■ TASK DIRECTIONS ■
Look for the line containing "in imported if" in the listing below. Retype that line and every subsequent line through the last one, and only those.

+ + + + +

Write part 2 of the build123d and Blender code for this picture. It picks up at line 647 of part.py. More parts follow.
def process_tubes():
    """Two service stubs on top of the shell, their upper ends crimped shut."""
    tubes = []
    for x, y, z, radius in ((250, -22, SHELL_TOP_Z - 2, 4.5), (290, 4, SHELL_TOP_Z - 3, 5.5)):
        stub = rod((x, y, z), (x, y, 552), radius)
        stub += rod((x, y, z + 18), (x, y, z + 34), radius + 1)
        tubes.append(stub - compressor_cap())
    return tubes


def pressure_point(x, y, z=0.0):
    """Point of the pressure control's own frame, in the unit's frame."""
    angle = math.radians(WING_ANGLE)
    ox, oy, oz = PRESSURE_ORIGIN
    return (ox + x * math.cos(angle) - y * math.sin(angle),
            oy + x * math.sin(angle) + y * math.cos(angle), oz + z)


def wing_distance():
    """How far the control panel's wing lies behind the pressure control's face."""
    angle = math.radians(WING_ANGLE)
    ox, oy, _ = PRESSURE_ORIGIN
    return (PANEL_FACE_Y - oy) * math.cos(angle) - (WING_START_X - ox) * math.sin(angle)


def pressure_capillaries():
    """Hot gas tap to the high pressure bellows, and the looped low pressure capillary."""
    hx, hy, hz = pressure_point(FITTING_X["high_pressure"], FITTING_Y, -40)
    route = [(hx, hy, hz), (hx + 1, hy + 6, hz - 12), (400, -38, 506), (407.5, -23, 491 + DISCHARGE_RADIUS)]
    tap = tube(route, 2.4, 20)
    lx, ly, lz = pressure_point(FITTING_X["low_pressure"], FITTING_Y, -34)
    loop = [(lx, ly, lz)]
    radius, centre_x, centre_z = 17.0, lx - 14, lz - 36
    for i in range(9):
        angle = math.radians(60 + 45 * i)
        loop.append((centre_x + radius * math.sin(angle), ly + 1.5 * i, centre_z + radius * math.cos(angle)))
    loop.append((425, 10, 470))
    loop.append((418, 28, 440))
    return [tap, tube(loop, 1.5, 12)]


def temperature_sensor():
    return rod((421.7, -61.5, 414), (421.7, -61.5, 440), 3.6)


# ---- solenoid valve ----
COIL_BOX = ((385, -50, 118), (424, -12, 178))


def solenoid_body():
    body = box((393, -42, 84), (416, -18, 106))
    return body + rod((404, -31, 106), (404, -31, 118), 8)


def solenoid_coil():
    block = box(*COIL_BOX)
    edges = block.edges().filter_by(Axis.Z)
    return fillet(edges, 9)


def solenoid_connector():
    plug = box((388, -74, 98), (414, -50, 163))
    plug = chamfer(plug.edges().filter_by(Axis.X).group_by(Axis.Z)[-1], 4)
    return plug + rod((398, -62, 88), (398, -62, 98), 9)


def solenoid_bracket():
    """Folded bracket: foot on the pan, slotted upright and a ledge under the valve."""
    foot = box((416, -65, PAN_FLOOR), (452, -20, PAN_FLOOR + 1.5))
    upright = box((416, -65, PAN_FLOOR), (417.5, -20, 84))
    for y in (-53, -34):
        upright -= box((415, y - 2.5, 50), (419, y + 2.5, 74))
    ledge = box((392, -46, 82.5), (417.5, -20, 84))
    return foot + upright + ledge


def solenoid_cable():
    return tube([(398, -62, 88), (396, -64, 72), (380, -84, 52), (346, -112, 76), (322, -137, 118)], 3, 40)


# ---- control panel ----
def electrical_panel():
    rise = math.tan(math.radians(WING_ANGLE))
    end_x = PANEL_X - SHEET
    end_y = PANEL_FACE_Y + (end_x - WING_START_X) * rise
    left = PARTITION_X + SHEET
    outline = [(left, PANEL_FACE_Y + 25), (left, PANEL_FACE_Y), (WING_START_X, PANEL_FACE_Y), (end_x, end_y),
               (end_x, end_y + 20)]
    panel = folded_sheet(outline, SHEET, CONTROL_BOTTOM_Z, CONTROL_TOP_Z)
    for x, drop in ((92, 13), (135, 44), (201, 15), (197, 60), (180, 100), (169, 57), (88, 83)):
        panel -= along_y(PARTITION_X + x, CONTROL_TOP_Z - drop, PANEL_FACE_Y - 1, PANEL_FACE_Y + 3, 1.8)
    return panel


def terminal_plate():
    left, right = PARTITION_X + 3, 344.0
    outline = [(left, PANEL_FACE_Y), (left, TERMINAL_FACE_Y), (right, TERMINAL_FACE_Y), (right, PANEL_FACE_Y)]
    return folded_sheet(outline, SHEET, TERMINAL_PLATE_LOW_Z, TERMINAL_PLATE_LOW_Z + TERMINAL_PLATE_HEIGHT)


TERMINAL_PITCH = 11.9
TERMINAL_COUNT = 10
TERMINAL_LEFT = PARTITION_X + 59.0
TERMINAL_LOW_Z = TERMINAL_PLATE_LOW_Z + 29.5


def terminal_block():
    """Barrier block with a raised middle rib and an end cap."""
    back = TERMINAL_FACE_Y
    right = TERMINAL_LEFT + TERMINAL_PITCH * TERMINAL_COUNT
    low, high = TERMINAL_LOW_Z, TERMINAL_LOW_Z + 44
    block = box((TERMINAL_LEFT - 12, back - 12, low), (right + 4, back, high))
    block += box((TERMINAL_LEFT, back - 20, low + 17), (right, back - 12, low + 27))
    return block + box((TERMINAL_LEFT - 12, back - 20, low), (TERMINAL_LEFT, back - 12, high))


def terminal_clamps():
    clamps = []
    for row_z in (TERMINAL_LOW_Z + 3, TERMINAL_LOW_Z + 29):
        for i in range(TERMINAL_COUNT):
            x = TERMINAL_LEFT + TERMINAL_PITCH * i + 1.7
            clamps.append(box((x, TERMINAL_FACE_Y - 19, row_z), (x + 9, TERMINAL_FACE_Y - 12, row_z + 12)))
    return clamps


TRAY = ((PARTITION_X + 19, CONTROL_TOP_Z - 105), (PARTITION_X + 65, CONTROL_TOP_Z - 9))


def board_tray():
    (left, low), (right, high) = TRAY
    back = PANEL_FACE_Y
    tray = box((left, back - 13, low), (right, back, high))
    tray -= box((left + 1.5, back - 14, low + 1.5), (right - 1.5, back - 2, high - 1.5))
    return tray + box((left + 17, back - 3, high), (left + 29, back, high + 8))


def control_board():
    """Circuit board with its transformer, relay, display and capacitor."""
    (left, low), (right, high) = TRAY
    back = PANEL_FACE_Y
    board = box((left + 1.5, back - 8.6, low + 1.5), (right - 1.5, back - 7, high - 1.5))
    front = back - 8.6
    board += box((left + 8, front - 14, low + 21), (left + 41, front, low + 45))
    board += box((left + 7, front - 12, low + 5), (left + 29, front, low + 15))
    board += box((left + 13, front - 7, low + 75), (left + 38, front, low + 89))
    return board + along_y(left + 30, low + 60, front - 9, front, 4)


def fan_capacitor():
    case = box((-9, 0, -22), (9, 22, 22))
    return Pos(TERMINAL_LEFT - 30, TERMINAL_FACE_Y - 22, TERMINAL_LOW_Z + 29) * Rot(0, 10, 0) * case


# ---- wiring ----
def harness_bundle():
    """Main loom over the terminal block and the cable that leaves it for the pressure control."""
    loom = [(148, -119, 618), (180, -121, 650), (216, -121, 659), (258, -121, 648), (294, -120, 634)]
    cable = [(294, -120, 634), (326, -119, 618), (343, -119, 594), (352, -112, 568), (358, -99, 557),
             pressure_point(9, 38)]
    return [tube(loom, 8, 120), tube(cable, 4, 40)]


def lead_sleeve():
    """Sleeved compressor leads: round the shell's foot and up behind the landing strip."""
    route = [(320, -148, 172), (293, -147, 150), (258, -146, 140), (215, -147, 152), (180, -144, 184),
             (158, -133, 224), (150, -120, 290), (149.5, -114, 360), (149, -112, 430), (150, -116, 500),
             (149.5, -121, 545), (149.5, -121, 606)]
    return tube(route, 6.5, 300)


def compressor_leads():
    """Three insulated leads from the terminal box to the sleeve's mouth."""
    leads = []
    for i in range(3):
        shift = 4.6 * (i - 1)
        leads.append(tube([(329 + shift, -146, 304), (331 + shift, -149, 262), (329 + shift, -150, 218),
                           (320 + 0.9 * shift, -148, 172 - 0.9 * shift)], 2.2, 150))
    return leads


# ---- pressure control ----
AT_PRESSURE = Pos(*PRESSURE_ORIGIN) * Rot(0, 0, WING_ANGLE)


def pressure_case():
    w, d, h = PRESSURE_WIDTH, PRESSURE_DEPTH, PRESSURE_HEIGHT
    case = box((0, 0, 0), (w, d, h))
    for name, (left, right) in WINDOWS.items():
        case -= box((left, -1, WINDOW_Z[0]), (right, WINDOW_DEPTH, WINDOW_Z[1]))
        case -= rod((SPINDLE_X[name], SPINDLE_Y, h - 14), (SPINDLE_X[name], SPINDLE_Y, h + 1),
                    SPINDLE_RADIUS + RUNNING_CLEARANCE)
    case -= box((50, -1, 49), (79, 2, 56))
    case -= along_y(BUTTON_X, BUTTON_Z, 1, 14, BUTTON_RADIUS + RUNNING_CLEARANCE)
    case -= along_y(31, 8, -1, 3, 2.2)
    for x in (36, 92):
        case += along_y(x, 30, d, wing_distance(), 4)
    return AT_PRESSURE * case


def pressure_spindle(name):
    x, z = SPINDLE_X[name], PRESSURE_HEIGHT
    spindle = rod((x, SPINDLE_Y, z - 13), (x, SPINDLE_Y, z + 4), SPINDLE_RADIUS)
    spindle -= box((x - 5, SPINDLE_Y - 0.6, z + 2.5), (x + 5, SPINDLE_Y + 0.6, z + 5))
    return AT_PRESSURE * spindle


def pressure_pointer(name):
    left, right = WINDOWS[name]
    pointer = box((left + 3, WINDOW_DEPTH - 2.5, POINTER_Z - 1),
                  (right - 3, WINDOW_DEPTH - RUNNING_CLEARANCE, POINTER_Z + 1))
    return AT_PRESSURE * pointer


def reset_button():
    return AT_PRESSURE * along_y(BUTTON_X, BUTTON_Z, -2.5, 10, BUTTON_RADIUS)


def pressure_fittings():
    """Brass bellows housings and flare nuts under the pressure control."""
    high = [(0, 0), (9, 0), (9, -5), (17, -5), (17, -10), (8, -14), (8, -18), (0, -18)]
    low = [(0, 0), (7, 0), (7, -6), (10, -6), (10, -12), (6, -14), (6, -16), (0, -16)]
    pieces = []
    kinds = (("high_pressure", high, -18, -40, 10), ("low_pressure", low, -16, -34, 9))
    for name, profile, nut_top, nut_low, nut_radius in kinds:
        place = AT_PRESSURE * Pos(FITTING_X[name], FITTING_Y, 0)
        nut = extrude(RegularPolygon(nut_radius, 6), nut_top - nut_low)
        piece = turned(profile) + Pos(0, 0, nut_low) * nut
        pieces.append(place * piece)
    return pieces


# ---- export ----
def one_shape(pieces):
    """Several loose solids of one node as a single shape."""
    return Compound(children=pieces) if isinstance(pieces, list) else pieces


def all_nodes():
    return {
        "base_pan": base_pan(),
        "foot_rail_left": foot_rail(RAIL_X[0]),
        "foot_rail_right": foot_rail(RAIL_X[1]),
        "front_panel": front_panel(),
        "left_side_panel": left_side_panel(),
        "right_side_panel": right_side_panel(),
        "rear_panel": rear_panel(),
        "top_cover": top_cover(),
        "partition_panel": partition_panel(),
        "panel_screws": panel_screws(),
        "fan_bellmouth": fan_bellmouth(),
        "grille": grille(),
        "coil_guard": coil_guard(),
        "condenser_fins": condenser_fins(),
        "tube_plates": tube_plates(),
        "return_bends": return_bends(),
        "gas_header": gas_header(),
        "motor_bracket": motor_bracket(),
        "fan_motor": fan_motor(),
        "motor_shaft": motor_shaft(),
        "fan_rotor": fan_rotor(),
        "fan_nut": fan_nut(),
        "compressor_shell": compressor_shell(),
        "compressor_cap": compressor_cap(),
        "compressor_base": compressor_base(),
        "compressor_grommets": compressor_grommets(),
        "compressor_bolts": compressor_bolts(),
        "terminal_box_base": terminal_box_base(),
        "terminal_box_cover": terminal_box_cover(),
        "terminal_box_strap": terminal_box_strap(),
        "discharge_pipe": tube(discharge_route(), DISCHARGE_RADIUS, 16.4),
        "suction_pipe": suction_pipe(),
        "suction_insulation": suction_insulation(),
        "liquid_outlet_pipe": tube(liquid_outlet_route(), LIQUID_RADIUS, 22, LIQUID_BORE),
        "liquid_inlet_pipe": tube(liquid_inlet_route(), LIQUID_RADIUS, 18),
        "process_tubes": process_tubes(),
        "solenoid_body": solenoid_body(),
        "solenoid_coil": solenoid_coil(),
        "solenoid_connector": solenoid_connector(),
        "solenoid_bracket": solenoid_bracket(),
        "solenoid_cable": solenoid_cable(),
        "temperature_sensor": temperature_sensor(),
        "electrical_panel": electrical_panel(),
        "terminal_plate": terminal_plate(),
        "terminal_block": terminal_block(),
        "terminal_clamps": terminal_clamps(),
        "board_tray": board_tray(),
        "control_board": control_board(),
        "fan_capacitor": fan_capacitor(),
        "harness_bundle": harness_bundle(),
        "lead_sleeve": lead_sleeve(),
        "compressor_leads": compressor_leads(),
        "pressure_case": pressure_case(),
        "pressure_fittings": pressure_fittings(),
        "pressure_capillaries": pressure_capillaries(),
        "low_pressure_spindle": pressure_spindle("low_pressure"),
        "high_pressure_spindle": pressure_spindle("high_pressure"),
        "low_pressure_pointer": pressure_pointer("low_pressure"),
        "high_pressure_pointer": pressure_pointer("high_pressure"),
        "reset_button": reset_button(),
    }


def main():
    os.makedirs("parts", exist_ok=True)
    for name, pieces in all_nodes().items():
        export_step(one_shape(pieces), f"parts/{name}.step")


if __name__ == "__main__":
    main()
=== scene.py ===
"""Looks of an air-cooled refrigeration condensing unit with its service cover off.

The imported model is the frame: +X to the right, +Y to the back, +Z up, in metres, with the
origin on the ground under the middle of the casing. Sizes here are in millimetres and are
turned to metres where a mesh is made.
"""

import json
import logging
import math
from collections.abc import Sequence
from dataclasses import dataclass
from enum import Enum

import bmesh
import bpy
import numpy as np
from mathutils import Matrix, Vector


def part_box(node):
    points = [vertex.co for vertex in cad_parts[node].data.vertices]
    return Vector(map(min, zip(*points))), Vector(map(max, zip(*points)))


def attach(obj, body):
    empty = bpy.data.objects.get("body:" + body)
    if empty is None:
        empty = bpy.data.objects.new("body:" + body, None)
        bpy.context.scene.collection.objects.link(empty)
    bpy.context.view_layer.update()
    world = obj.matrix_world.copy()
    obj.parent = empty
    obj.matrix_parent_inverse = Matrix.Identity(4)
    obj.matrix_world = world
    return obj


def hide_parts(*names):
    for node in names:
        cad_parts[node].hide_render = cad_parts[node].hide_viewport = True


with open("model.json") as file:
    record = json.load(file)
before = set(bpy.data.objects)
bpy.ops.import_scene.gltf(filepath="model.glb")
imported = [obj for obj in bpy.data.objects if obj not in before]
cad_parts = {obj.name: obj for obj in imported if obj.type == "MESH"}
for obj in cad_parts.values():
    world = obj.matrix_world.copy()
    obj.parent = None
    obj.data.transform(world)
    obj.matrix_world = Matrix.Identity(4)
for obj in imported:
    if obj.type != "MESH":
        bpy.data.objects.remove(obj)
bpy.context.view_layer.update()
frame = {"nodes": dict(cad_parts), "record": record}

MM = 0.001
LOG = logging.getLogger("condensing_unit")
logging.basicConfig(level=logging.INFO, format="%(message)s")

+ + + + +

■ EXERCISE RESULT ■
cad_parts = {obj.name: obj for obj in imported if obj.type == "MESH"}
for obj in cad_parts.values():
    world = obj.matrix_world.copy()
    obj.parent = None
    obj.data.transform(world)
    obj.matrix_world = Matrix.Identity(4)
for obj in imported:
    if obj.type != "MESH":
        bpy.data.objects.remove(obj)
bpy.context.view_layer.update()
frame = {"nodes": dict(cad_parts), "record": record}

MM = 0.001
LOG = logging.getLogger("condensing_unit")
logging.basicConfig(level=logging.INFO, format="%(message)s")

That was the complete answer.